As I made my way towards the rickshaw I had spotted, I slowed my pace as there was a man near the driver. Moving closer, I saw that he wasn’t a passenger disembarking, but someone selling incense. Perhaps seeing me approaching, the driver put away his newly purchased incense and sent the man on his way. While the scene on the surface was nothing extraordinary, there was something out of place, the Muslim prayer cap on the driver’s head.

As I stepped into the rickshaw, my eyes followed the man and I could discern that he also had a mental handicap. I too felt that I should buy some incense, but by then the man was too far away.

"I never use incense," the driver said, interrupting my thoughts. "We never buy incense in my house." He had sensed my confusion and reiterated something I knew, that unlike Hindus’ prominent use of incense in rituals and prayer, Muslims did not have much use of incense.

"He could have been begging, but instead he was working with honesty to earn his money, so I wanted to show my support," the rickshaw driver explained. I was taken back by the man’s sentiments.
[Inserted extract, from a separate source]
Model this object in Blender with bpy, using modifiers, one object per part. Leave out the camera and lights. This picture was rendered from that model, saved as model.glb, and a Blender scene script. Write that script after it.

Just moments ago, I wanted to buy incense for the same reasons.

He shared more on the ways to address the occupation of begging and I could not have agreed with him more. When we arrived at my destination, I gave him a 100 rupee note instead of 10. I wanted him to use the money for acts like the one he did that day. He refused to take the money. I then explained to him that this was not a "reward" or anything else to diminish the simplicity and authenticity of his act, but rather a request on my behalf to utilize the money for good. He was someone who spent his days on the road and he had eyes to see those who could use some support. He finally accepted and as I walked away, I could not help but smile. So often, there are stories of Hindus vs Muslims in India, but here was one of humanity.